Он стал изводить меня своей ревностью. Каждый раз, видя телефон в моей руке кричал, что я переписываюсь со своим «еб@рем», а заметив, как фотографирую дочку, решил, что отправляю Майклу ее фото. Полюбуйся, мол, как на тебя похожа.
Бред…
Я плакала поначалу, уверяла, что даже лица его не помню, пыталась доказывать свою верность.
Но однажды Антон стал свидетелем моего телефонного разговора с Мирой и отчего-то решил, что через нее я общаюсь с Майклом. Я даже отключиться не успела, как он выхватил телефон и, обложив подругу трехэтажным матом, разбил его о стену.
Тогда же я схлопотала свою первую оплеуху и поняла, что выход только один.
Развод.
Все медленно, но верно к этому шло. Держало только одно.
Страх.
Сама я к рукоприкладству привыкла, но в последнее время стала бояться за дочь. Чем старше она становилась, тем больше ненависти я видела в его глазах.

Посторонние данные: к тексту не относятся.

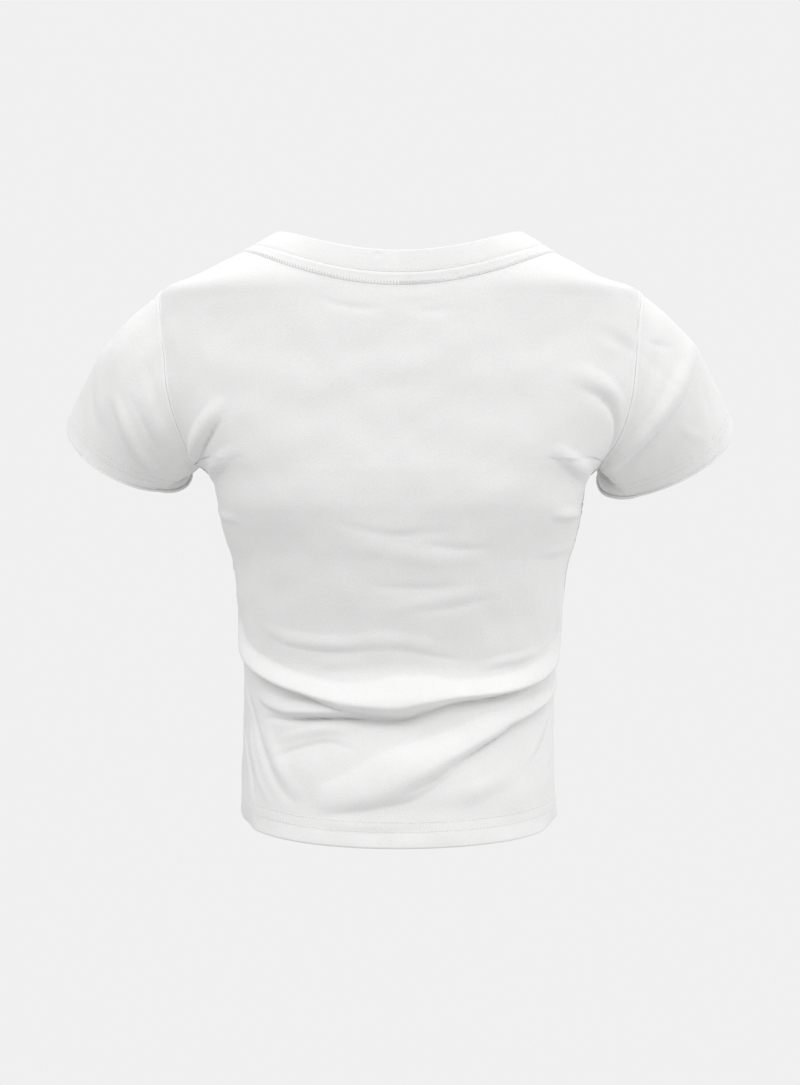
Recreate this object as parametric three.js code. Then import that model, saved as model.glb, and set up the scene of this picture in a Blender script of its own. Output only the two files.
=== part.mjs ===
// A cropped, short-sleeved T-shirt in white cotton jersey, open and rounded as when it is worn.
// Five cut pieces: front, back, two sleeves and a neckband, each a closed wall of cloth.
// Millimetres. +Z is up, +X is the wearer's left and -Y the front. The origin lies midway
// between the neck ends of the shoulder seams, where the wearer's shoulders carry the shirt.

import * as THREE from "three";

// ---- Driving sizes ----

const CLOTH = 1.5; // one layer of jersey
const HEM = { depth: 18, extra: 0.8 }; // the hem's second layer, folded to the inside
const SEAM_GAP = 0.3; // between neighbouring pieces
const NECKLINE = { halfWidth: 109.5, backDrop: 30, frontDrop: 100, frontCurve: 1.2 };
const BAND = { rise: 13.3, backTop: -6, frontTop: -77, halfWidth: 87.5, lean: 0.95, proud: 0.5, wall: 2 };
const SHOULDER_END = -26.5; // height where shoulder seam meets armhole
const UNDERARM = -146;
const HEM_SIDE = -389; // height of the hem at the side seams
const HEM_DIP = { back: 12, front: -11 }; // how much lower the hem is at centre back and centre front
const COLUMNS = { neckline: 13, shoulder: 5 }; // facets across half a panel
const SLEEVE_RINGS = 12;
const TOP_FADE = 5; // how soon a panel's rows level out below the neckline and shoulder,
const HEM_FADE = 6; // and above the hem
const ROUND_SHOULDER = -53; // down to here the shoulder curves over

// Heights of the facet rows down a panel, at its side edge and at the centre of the back and of the
// front, and the number of rows that end there. They lie closer together where the folds are.
const ROWS = [
  { edge: SHOULDER_END, back: -NECKLINE.backDrop, front: -NECKLINE.frontDrop, backRows: 0, frontRows: 0 },
  { edge: -29, back: -39, front: -107, backRows: 1, frontRows: 1 },
  { edge: -34.5, back: -48, front: -113, backRows: 1, frontRows: 1 },
  { edge: -42.5, back: -57, front: -119, backRows: 1, frontRows: 1 },
  { edge: -53, back: -67, front: -125, backRows: 1, frontRows: 1 },
  { edge: UNDERARM, back: -150, front: -185, backRows: 11, frontRows: 11 },
  { edge: -250, back: -252, front: -262, backRows: 8, frontRows: 6 },
  { edge: -346, back: -354, front: -341, backRows: 19, frontRows: 9 },
  {
    edge: HEM_SIDE,
    back: HEM_SIDE - HEM_DIP.back,
    front: HEM_SIDE - HEM_DIP.front,
    backRows: 6,
    frontRows: 4,
  },
];

// The torso's level sections: half width at the side line, depth behind and in front of it at
// the centre, and how square the oval is (2 is an ellipse).
const SECTIONS = [
  { z: 8, width: 92, back: 60, front: 31, square: 3 },
  { z: 0, width: 109.5, back: 68, front: 36, square: 3 },
  { z: -8, width: 128, back: 75, front: 42, square: 3 },
  { z: -16, width: 143.5, back: 80.5, front: 47, square: 2.9 },
  { z: -26.5, width: 166, back: 84.5, front: 53, square: 2.65 },
  { z: -36, width: 172, back: 86.5, front: 58, square: 2.35 },
  { z: -50, width: 176, back: 88, front: 64, square: 2.2 },
  { z: -70, width: 177, back: 89, front: 71, square: 2.25 },
  { z: -90, width: 174, back: 90, front: 79, square: 2.4 },
  { z: -110, width: 167, back: 90.5, front: 87, square: 2.5 },
  { z: -128, width: 155.5, back: 91.5, front: 94, square: 2.6 },
  { z: -146, width: 139.5, back: 92.5, front: 101, square: 2.75 },
  { z: -153, width: 132.5, back: 93, front: 103, square: 2.8 },
  { z: -161, width: 128.5, back: 93, front: 105, square: 2.85 },
  { z: -173, width: 126.8, back: 92.3, front: 107.5, square: 2.8 },
  { z: -185, width: 125.3, back: 90, front: 109, square: 2.6 },
  { z: -199, width: 122, back: 86.8, front: 108.5, square: 2.35 },
  { z: -213, width: 118, back: 83.3, front: 107, square: 2.2 },
  { z: -241, width: 114, back: 76.5, front: 101, square: 2.15 },
  { z: -269, width: 111, back: 70.5, front: 94, square: 2.1 },
  { z: -297, width: 109.2, back: 72.5, front: 90, square: 2.1 },
  { z: -325, width: 109.2, back: 80, front: 88, square: 2.1 },
  { z: -353, width: 110, back: 87, front: 88, square: 2.15 },
  { z: -389, width: 110.5, back: 93, front: 88, square: 2.2 },
  { z: -405, width: 110.5, back: 95, front: 88, square: 2.2 },
];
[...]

Поначалу, когда она только родилась, он ее игнорировал. Затем она стала его раздражать, еще позже он стал повышать на нее голос, а на прошлой неделе и вовсе замахнулся.
Вот если бы его Ирка догадалась забеременеть и увела из семьи, сделала бы меня самой счастливой женщиной. Но она, что-то, не торопится сделать мне столь щедрый подарок.
Проводив свекровь, возвращаюсь к дочке. Бережно укрываю одеялом оголившиеся ножки и прижимаюсь губами к светлым прядкам, вдыхая детский аромат.
Каждый раз от этого простого действия в горле перехватывает. Вот она любовь. Абсолютная и безусловная. Чувство, выворачивающее душу наизнанку. Когда ради улыбки горы готов свернуть, а за слезу – убить.
Не знаю, все ли родители любят так своих детей или я одна такая ненормальная, но за своего ребенка готова ногтями землю рыть.
Я много раз смотрела на Олю и думала, а любила бы я так же своих детей от Антона?.. Или к ней я отношусь как к тому единственному, что осталось у меня от Майкла?..
Как к пустому пузырьку от духов, что храню, как самую бесценную в мире вещь…
Я не знаю…
Антон дарит нам еще один спокойный день и появляется дома лишь к полуночи. Заходит, не стесняясь, ударяет по клавише выключателя, швыряет на полку связку ключей, отчего, они, проехавшись по гладкой поверхности, с грохотом падают на пол.
А затем пинает ногой дверь в комнату, где мы спим, и зажигает свет.